The man of the hour has not been Will Power. Once again, the Penske just plain missed the mark and Will starts 9th. If he wasn’t locked into the top 9, he would have actually started in 15th, just behind Graham Rahal. It is a rare year that Team Penske performs this poorly at Indy. Roger and his crew will have something up their sleeve come race day.
With the sun setting, Scott Dixon rolled his Chip Ganassi Honda out of pitlane and started his run. Lap 1 was the first lap over 232 MPH. His second lap was also. By the time he had completed Lap 4, his qualifying average had settled as a 232.164: the fastest qualifying speeds seen since 1996! The time was so quick, Dixon thought his dashboard had broken! But Takuma Sato and Ed Carpenter were still left to go. Could they dethrone Dixon?
Sato tried and failed: his 231.365 was only good enough for 4th. Carpenter rolled off the line…he would get close, but would be half a mile per hour too slow.

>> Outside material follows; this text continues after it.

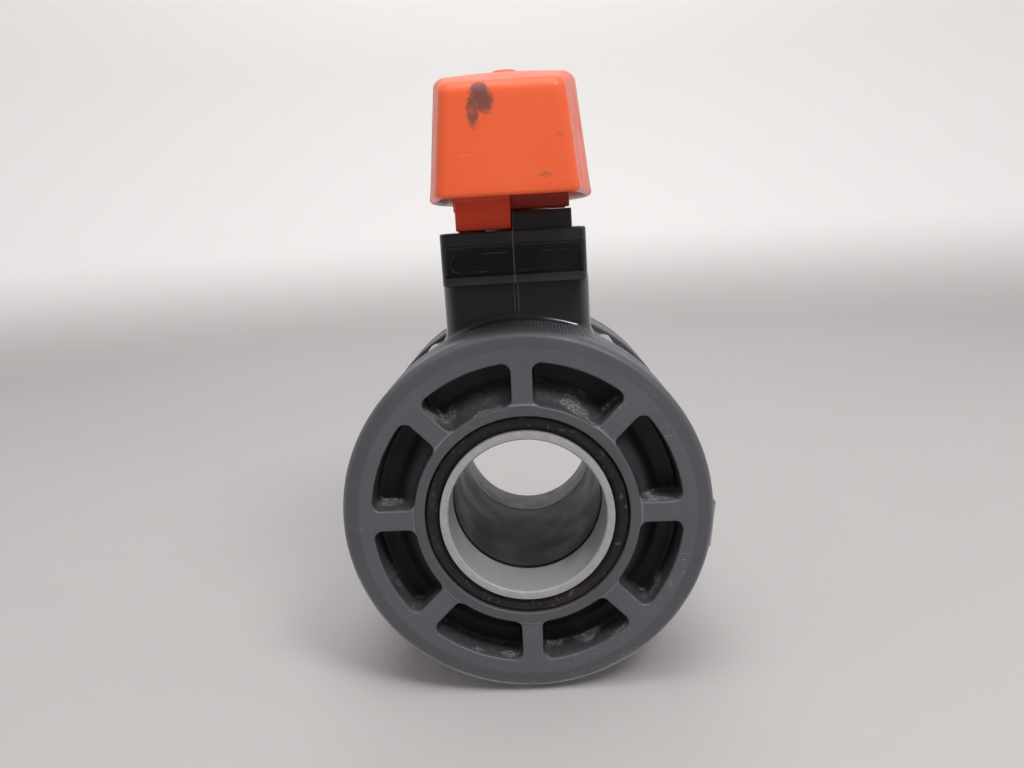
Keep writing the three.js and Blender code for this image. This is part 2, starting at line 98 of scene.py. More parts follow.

Dixon was on the pole!
This is Scott’s 3rd Indy pole. In 2008 he won both the pole and the 500. In 2015, he won the pole again and was in contention for the win until he overheated his engine on the final stint. Dixie has had a good year, and he was clearly feeling strong with his dominant pole position.

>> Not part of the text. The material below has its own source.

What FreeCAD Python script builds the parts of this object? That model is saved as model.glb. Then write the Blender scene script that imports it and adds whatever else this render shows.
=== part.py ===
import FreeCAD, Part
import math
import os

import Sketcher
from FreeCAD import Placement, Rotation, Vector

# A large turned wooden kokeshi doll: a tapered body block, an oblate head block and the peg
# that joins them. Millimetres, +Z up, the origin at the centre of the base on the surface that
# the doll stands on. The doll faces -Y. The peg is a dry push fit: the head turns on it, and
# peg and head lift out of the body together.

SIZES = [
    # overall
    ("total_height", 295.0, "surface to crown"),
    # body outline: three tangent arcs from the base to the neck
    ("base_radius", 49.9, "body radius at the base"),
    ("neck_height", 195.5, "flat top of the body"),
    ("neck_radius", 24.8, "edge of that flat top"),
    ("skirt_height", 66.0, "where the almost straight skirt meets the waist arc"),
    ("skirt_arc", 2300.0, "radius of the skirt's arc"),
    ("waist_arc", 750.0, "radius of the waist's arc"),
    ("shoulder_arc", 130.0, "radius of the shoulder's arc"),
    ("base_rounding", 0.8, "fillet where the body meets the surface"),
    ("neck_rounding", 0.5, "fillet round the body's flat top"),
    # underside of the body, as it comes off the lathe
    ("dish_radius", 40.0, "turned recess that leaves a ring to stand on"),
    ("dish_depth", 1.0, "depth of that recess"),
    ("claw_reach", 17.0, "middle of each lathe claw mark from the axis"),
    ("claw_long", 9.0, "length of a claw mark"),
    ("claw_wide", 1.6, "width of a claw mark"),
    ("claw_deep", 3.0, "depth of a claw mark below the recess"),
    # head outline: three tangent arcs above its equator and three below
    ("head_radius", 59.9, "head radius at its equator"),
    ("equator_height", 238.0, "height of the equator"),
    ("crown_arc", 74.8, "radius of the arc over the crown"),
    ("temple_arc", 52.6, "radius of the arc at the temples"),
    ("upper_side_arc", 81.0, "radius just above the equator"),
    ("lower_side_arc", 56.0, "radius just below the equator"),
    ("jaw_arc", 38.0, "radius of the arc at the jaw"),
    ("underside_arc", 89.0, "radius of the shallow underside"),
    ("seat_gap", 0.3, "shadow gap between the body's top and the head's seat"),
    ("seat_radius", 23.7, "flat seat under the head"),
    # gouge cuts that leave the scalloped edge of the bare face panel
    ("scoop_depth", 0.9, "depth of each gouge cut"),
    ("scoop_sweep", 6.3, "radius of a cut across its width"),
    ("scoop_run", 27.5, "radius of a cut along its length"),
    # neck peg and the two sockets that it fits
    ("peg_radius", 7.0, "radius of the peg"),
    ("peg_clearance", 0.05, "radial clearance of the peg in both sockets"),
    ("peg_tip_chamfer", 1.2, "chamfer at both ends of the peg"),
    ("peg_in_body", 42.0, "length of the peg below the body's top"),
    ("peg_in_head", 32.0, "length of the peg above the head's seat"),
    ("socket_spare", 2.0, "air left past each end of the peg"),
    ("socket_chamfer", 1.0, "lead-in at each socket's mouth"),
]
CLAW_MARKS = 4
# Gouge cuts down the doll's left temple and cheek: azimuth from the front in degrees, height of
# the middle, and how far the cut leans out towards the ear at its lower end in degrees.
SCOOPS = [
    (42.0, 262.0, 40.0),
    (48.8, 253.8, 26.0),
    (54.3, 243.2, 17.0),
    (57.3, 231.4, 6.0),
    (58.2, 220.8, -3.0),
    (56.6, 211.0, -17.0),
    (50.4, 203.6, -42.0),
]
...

His crew was so excited, they were quite literally jumping for joy.
Dixon was flanked by his daughters, Poppy and Tilly, while being interviewed by the press. He was quite pleased with the pole, especially considering Ganassi’s off-season switch from Chevrolet to Honda. When asked about how the switch affected the team, Dixon said, “Everybody on the engineering staff, all the girls and boys at Chip Ganassi Racing at the shop, and the people that are on the road have just done a tremendous job this year to really get the most out of what we have – it's been a two-year sort of catch-up that we've had to do.” Despite his joy, Dixon was also very introspective. Had it not been for his vicious crash a day before, Dixon claimed the pole would have belonged to Bourdais. With the top times on both Friday and Saturday (before the crash), Bourdais was definitely the man to beat.

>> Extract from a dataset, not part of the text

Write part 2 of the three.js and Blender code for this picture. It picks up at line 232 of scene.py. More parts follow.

With the cars packed away in their garages, we end up with the familiar 11 rows of 3. Below is the grid for this year's Indy 500:
|1||Scott Dixon (W)||Ed Carpenter||Alexander Rossi (W)|
|2||Takuma Sato||Fernando Alonso (R)||JR Hildebrand|
|3||Tony Kanaan (W)||Marco Andretti||Will Power|
|4||Ryan Hunter-Reay (W)||Ed Jones (R)||Oriol Servia|
|5||Mikhail Aleshin||Graham Rahal||Max Chilton|
|6||Charlie Kimball||James Hinchcliffe||Juan Pablo Montoya (W)|
|7||Helio Castroneves (W)||Jay Howard||Sage Karam|
|8||Josef Newgarden||Simon Pagenaud||Carlos Munoz|
|9||Gabby Chaves||Conor Daly||Jack Harvey (R)|
|10||Pippa Mann||Spencer Pigot||Buddy Lazier (W)|
|11||Sebastian Saavedra||Zach Veach (R)||James Davison|
(W) = Winner (R) = Rookie
The field is set and everyone has their eye on the Borg Warner trophy: a simple silver cup that is the trophy of the Indianapolis 500. The winner’s name and likeness will be engraved on the side and another race will go down in the history books. Will Alexander Rossi be able to defend his title? Can Scott win a second 500 to go with his four IndyCar titles? Can Fernando Alonso shock the world with an upset win? Or, will Helio Castroneves worm his way through the field to take his 4th 500? Don’t rule out dark horses like JR Hildebrand or Ed Jones. Indy is always ripe with possibility and we’ll find out on Sunday May 28. Coverage starts at noon on ABC. Tune in to watch the 101st edition of the Greatest Spectacle in Racing!